65th ISI World Statistics Congress 2025

65th ISI World Statistics Congress 2025

Integrating Data Science into Official Statistics

Conference

65th ISI World Statistics Congress 2025

Format: IPS Abstract - WSC 2025

Keywords: alternative data sources, data science, official statistics

Session: IPS 734 - Data Science and Official Statistics: Toward a New Culture

Monday 6 October 10:50 a.m. - 12:30 p.m. (Europe/Amsterdam)

Abstract

The discussion on advantages, disadvantages, limitations, and requirements of using alternative data sources integrated with probability sample surveys informs the debate in national and international statistical systems worldwide. The temptation to replace rigorous and costly data collection approaches with “smarter” ones is increasing. However, evaluating the reliability of statistics produced by elaborating alternative data sources is mandatory.

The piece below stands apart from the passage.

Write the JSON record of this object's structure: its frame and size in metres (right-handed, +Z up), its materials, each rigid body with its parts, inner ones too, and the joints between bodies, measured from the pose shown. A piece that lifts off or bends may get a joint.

In this work, we analyze the relationship between data science, new data sources, machine learning, citizen science, smart statistics, official statistics and the role of probability sample surveys.
We show that elaborating satellite data through parametric and machine learning classifiers does not always provide accurate statistics in complex landscapes, and machine learning classifiers do not systematically outperform parametric classifiers. Moreover, data collected by probabilistic samples play a crucial role. They should not be replaced by data collected by citizens without clear and strict guidelines in case official statistics have to be produced.